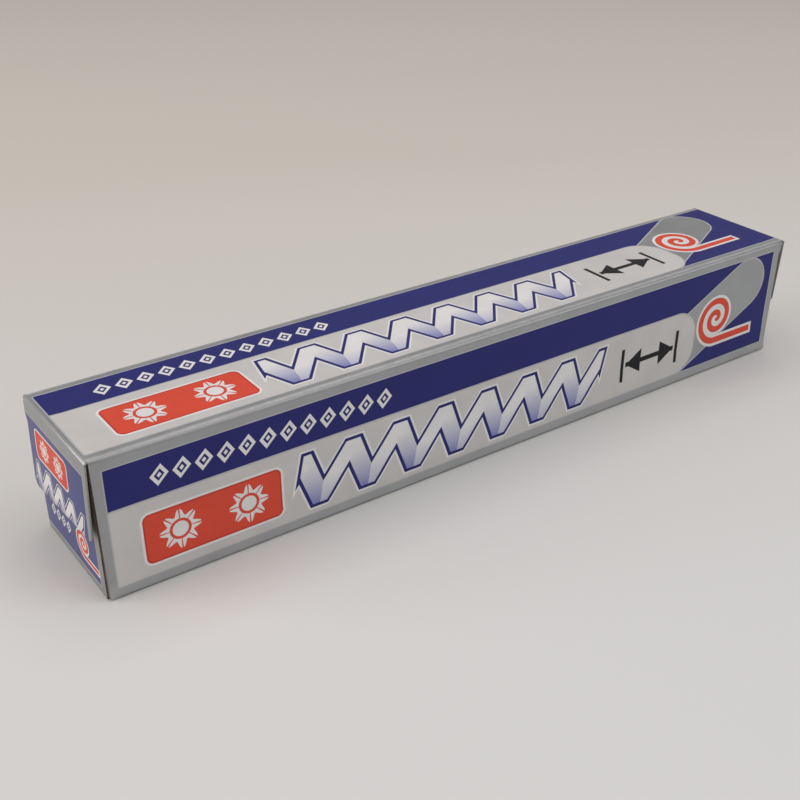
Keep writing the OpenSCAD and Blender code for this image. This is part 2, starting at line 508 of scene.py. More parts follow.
def makeSweep():  # a slanted bar with round ends
    group, given, made = newShape("sweep", ["First", "Low", "Last", "High", "Radius"], ["Distance"])
    along, down, first, low, last, high, radius = given
    barAlong, barDown = last - first, high - low
    across, below = along - first, down - low
    share = clamped((across * barAlong + below * barDown) / (barAlong * barAlong + barDown * barDown))
    feed(made["Distance"], length(across - share * barAlong, below - share * barDown) - radius)
    return group


def makeSizeArrow():  # a line between two end bars, with a head at each
    group, given, made = newShape("sizeArrow", ["First", "Last", "Middle", "Head", "Half bar"], ["Ink"])
    along, down, first, last, middle, head, halfBar = given
    off = abs(down - middle)
    fromEnd = (last - first) * 0.5 - abs(along - (first + last) * 0.5)
    headIn = fromEnd - motif["headGap"]
    line = most(off - motif["arrowLine"], motif["headGap"] - fromEnd)
    point = most(off - headIn * motif["headSlope"], headIn - head)
    bar = most(off - halfBar, abs(fromEnd - motif["arrowBar"]) - motif["arrowBar"])
    feed(made["Ink"], printed(least(bar, least(line, point))))
    return group


print("print shapes")
panelShape = makePanelShape()
lozengeRow = makeLozengeRow()
foldedRibbon = makeFoldedRibbon()
rosette = makeRosette()
rollMark = makeRollMark()
sweep = makeSweep()
sizeArrow = makeSizeArrow()


# the long faces: silver border, navy band over a pale field, plain motifs

longFace = {
    "bandTop": 3.3, "bandLow": 15.75, "keyLine": 0.35, "fieldLeft": -20.0, "fieldEnd": 216.0,
    "fieldCorner": 9.5, "fieldDrop": 0.2, "plainReach": 100.0,
    "fieldInks": ((0.5, "edgeLine"), (0.0, "pale")),
    "plate": {"Left": 12.3, "Right": 52.5, "Top": 19.9, "Low": 34.9, "Corner": 2.0},
    "plateInks": ((0.7, "white"), (0.0, "redRim"), (-0.5, "red")),
    "rosettes": (22.4, 42.4), "rosette": {"Middle": 27.4, "Radius": 6.0},
    "row": {"First": 15.2, "Last": 89.6, "Pitch": 6.2, "Middle": 9.4, "Half width": 2.6, "Half height": 3.1},
    "ribbon": {"First": 58.0, "Last": 171.0, "Period": 16.15, "Middle": 27.2, "Rise": 7.0, "Cap": 8.2,
               "Half width": 2.6, "Line": 1.0, "Halo": 0.6},
    "arrow": {"First": 181.0, "Last": 208.0, "Middle": 27.6, "Head": 7.0, "Half bar": 6.0},
    "sweep": {"First": 205.0, "Low": 30.5, "Last": 240.0, "High": 12.5, "Radius": 9.2},
    "sweepInks": ((0.5, "edgeLine", 0.0), (0.0, "silver", 1.0)),
    "mark": {"Centre": 226.5, "Middle": 22.0, "Pitch": 4.3, "Turns": 2.0, "Stroke": 2.3, "Sheet": 19.0,
             "Halo": 1.0},
}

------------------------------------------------

Exercise directions
Copy the material above, line for line.

Reply to the exercise
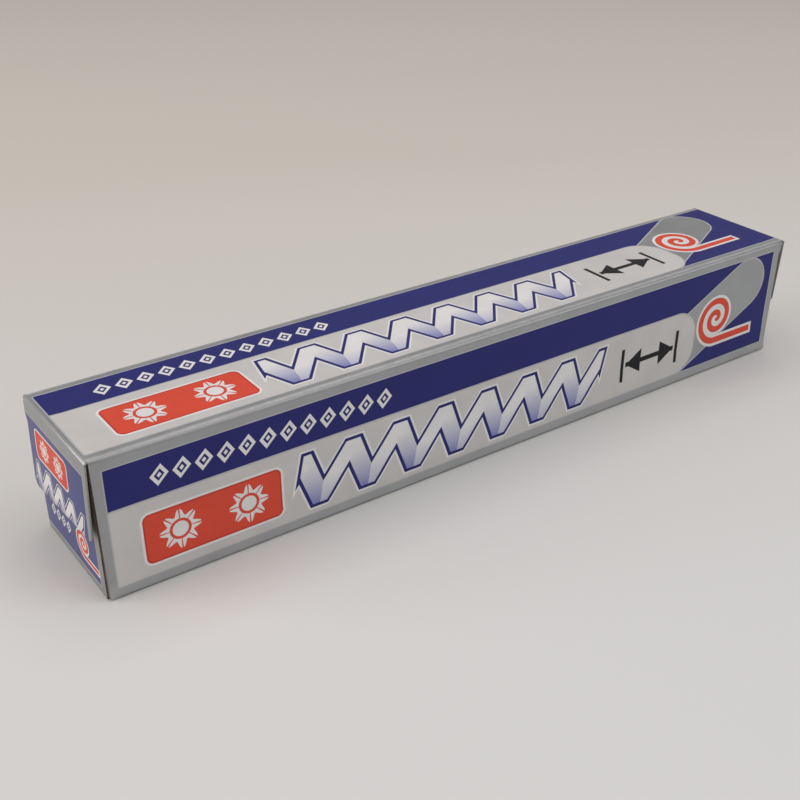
Keep writing the OpenSCAD and Blender code for this image. This is part 2, starting at line 508 of scene.py. More parts follow.
def makeSweep():  # a slanted bar with round ends
    group, given, made = newShape("sweep", ["First", "Low", "Last", "High", "Radius"], ["Distance"])
    along, down, first, low, last, high, radius = given
    barAlong, barDown = last - first, high - low
    across, below = along - first, down - low
    share = clamped((across * barAlong + below * barDown) / (barAlong * barAlong + barDown * barDown))
    feed(made["Distance"], length(across - share * barAlong, below - share * barDown) - radius)
    return group


def makeSizeArrow():  # a line between two end bars, with a head at each
    group, given, made = newShape("sizeArrow", ["First", "Last", "Middle", "Head", "Half bar"], ["Ink"])
    along, down, first, last, middle, head, halfBar = given
    off = abs(down - middle)
    fromEnd = (last - first) * 0.5 - abs(along - (first + last) * 0.5)
    headIn = fromEnd - motif["headGap"]
    line = most(off - motif["arrowLine"], motif["headGap"] - fromEnd)
    point = most(off - headIn * motif["headSlope"], headIn - head)
    bar = most(off - halfBar, abs(fromEnd - motif["arrowBar"]) - motif["arrowBar"])
    feed(made["Ink"], printed(least(bar, least(line, point))))
    return group


print("print shapes")
panelShape = makePanelShape()
lozengeRow = makeLozengeRow()
foldedRibbon = makeFoldedRibbon()
rosette = makeRosette()
rollMark = makeRollMark()
sweep = makeSweep()
sizeArrow = makeSizeArrow()


# the long faces: silver border, navy band over a pale field, plain motifs

longFace = {
    "bandTop": 3.3, "bandLow": 15.75, "keyLine": 0.35, "fieldLeft": -20.0, "fieldEnd": 216.0,
    "fieldCorner": 9.5, "fieldDrop": 0.2, "plainReach": 100.0,
    "fieldInks": ((0.5, "edgeLine"), (0.0, "pale")),
    "plate": {"Left": 12.3, "Right": 52.5, "Top": 19.9, "Low": 34.9, "Corner": 2.0},
    "plateInks": ((0.7, "white"), (0.0, "redRim"), (-0.5, "red")),
    "rosettes": (22.4, 42.4), "rosette": {"Middle": 27.4, "Radius": 6.0},
    "row": {"First": 15.2, "Last": 89.6, "Pitch": 6.2, "Middle": 9.4, "Half width": 2.6, "Half height": 3.1},
    "ribbon": {"First": 58.0, "Last": 171.0, "Period": 16.15, "Middle": 27.2, "Rise": 7.0, "Cap": 8.2,
               "Half width": 2.6, "Line": 1.0, "Halo": 0.6},
    "arrow": {"First": 181.0, "Last": 208.0, "Middle": 27.6, "Head": 7.0, "Half bar": 6.0},
    "sweep": {"First": 205.0, "Low": 30.5, "Last": 240.0, "High": 12.5, "Radius": 9.2},
    "sweepInks": ((0.5, "edgeLine", 0.0), (0.0, "silver", 1.0)),
    "mark": {"Centre": 226.5, "Middle": 22.0, "Pitch": 4.3, "Turns": 2.0, "Stroke": 2.3, "Sheet": 19.0,
             "Halo": 1.0},
}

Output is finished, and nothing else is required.